**PROBLEM DESCRIPTION**
Tally up the lines carrying the string "code" and respond with only the resulting number.

**DATASET**
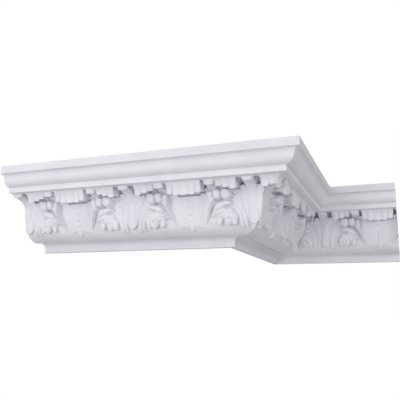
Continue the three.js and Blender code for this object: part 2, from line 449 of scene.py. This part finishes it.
# The top of the side leaf, which folds over forward
folded_top = [
    # The rib that climbs from the beaded leaf's foot and ends in the first lobe
    dict(root=(32, 44), bend=(40, 62), tip=(49, 82), width=(2, 2.8, 4.2), rise=(14, 20, 26), rim=0.15),
    dict(root=(50, 84), bend=(49, 93), tip=(48, 102), width=(6.5, 7.5, 6.5), rise=(26, 28, 22), rim=0.7),
    # The roll and its rounded lobes
    dict(root=(56, 96), bend=(70, 97), tip=(84, 95), width=(8.5, 9.5, 8.5), rise=(25, 26, 25), rim=0.85),
    dict(root=(62, 105), bend=(62, 99), tip=(62, 92.5), width=(8.8, 9.4, 9), rise=(24, 28, 27), rim=0.85),
    dict(root=(80, 104), bend=(80, 98), tip=(80, 92.5), width=(9.6, 10.6, 10), rise=(24, 28, 27), rim=0.85),
    dict(root=(91, 107), bend=(96, 104), tip=(99, 99), width=(3.5, 4.5, 3.5), rise=(12, 15, 14), rim=0.6),
]
fold_grooves = [
    dict(root=(71, 116), bend=(71, 100), tip=(70, 80), width=0.9, depth=7),
    dict(root=(55, 116), bend=(55, 100), tip=(53, 84), width=0.9, depth=7),
]
rib_outline = dict(root=(39, 100), bend=(39, 80), tip=(28, 58), width=1.3, depth=4)


def folded_top_height(side, up):
    raised = np.maximum.reduce([leaflet(side, up, **part) for part in folded_top])
    for line in fold_grooves:
        raised = raised - groove(side, up, **line)
    return raised


# Height of the leaves over the ground, which is hollow under their feet
ground_hollow = 12
hollow_start = 5
hollow_start_length = 12
hollow_end = 37
hollow_end_length = 3


def leaf_height(side, up):
    hollow = ground_hollow * ease(up, hollow_start, hollow_start_length)
    hollow = hollow * (1 - ease(up, hollow_end, hollow_end_length))
    blades = np.maximum.reduce([-hollow, backing(side, up), beaded_blade(side, up), back_blade(side, up)])
    blades = blades - channel(side, up) - groove(side, up, **rib_outline)
    return np.maximum.reduce([
        blades, side_leaf_height(side, up), folded_top_height(side, up), beads(side, up)])


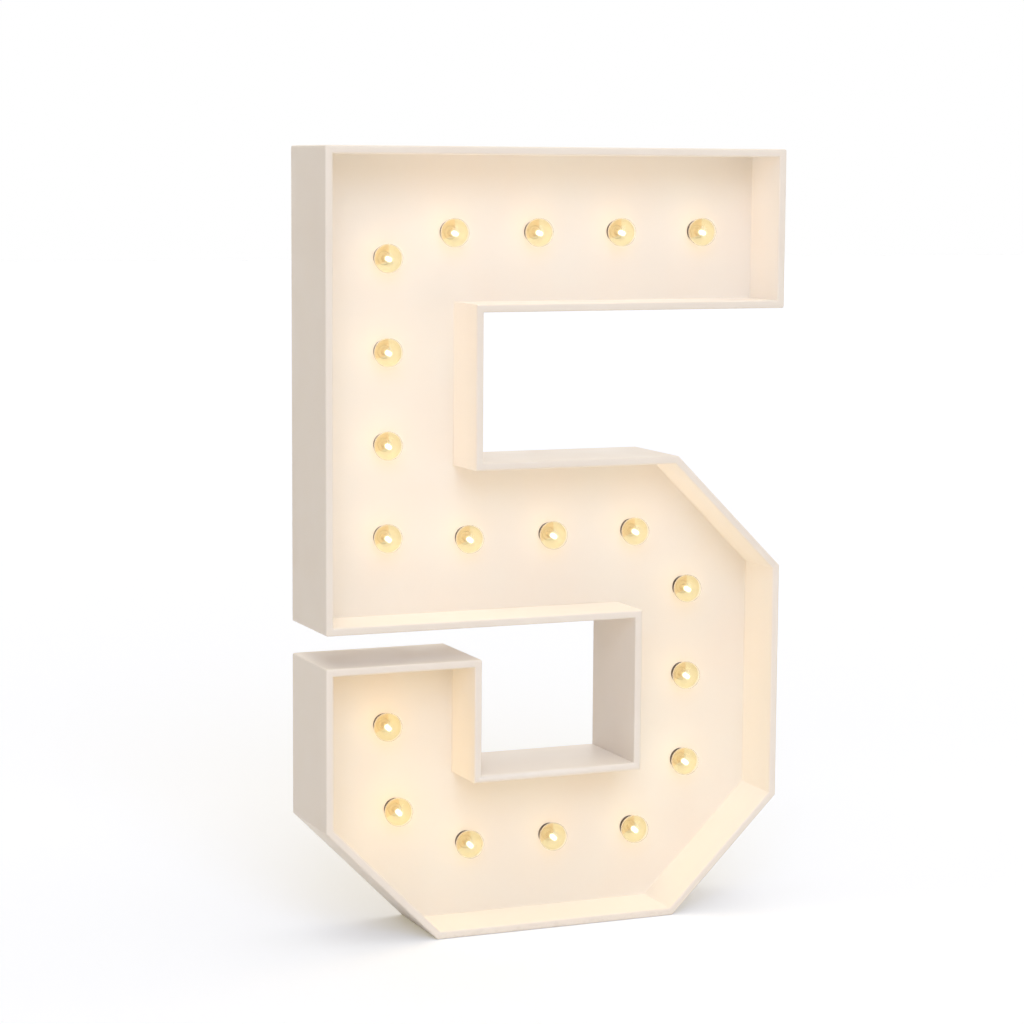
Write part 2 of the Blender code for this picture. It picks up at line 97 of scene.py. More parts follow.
class Nodes:
    """A node tree and the ways to add to it."""

    def __init__(self, tree: bpy.types.NodeTree) -> None:
        """Takes the tree to add to."""
        self.tree = tree

    def add(self, kind: str, **values: object) -> bpy.types.Node:
        """Adds a node and sets its inputs and properties.

        Args:
            kind: the node's type name.
            **values: properties of the node, or inputs by name with underscores for spaces.

        Returns:
            The new node.
        """
        node = self.tree.nodes.new(kind)
        for key, value in values.items():
            if hasattr(node, key):
                setattr(node, key, value)
            else:
                node.inputs[key.replace("_", " ")].default_value = value
        return node

    def link(self, source: Socket, target: Socket) -> None:
        """Joins an output to an input."""
        self.tree.links.new(source, target)

    def axis(self, kind: str, name: str) -> Socket:
        """One axis of the coordinates of a kind.

        Args:
            kind: the coordinates, such as Object.
            name: X, Y or Z.

        Returns:
            The output that gives it.
        """
        place = self.add("ShaderNodeTexCoord")
        parts = self.add("ShaderNodeSeparateXYZ")
        self.link(place.outputs[kind], parts.inputs["Vector"])
        return parts.outputs[name]

    def mapped(self, value: Socket, source: Range, target: Range = (0, 1), kind: str = "LINEAR") -> Socket:
        """Maps a value from one range to another and holds it at the ends.

        Args:
            value: the value.
            source: the range that it comes in.
            target: what the ends of that range become.
            kind: how it runs from one end to the other.

        Returns:
            The mapped value.
        """
        (low, high), (first, last) = source, target
        node = self.add(
            "ShaderNodeMapRange", interpolation_type=kind, From_Min=low, From_Max=high, To_Min=first, To_Max=last
        )
        self.link(value, node.inputs["Value"])
        return node.outputs["Result"]

    def combined(self, operation: str, first: Socket, second: Socket) -> Socket:
        """Two values joined by an operation, the result held between 0 and 1.

        Args:
            operation: the Math node's operation.
            first: a value.
            second: another value.

        Returns:
            The result.
        """
        node = self.add("ShaderNodeMath", operation=operation, use_clamp=True)
        self.link(first, node.inputs[0])
        self.link(second, node.inputs[1])
        return node.outputs[0]

    def blended(self, factor: Socket, first: Colour | Socket, second: Colour, kind: str = "MIX") -> Socket:
        """Mixes two colours.

        Args:
            factor: the share of the second colour.
            first: a colour, or an output that gives one.
            second: the other colour.
            kind: how they are mixed.

        Returns:
            The mixed colour.
        """
        mix = self.add("ShaderNodeMix", data_type="RGBA", blend_type=kind)
        self.link(factor, mix.inputs["Factor"])
        if isinstance(first, tuple):
            mix.inputs["A"].default_value = (*first, 1)
        else:
            self.link(first, mix.inputs["A"])
        mix.inputs["B"].default_value = (*second, 1)
        return mix.outputs["Result"]

    def either(self, factor: Socket, first: Socket, second: Socket) -> Socket:
        """Mixes two shaders.

        Args:
            factor: the share of the second shader.
            first: a shader.
            second: the other shader.

        Returns:
            The mixed shader.
        """
        mix = self.add("ShaderNodeMixShader")
        for source, target in zip((factor, first, second), mix.inputs):
            self.link(source, target)
        return mix.outputs["Shader"]

    def rays(self, kinds: Iterable[str]) -> Socket:
        """1 for rays of some kinds, and 0 for others.

        Args:
            kinds: the Light Path node's outputs for them.

        Returns:
            The output that tells them apart.
        """
        path = self.add("ShaderNodeLightPath")
        total, *others = (path.outputs[kind] for kind in kinds)
        for other in others:
            total = self.combined("ADD", total, other)
        return total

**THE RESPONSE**
2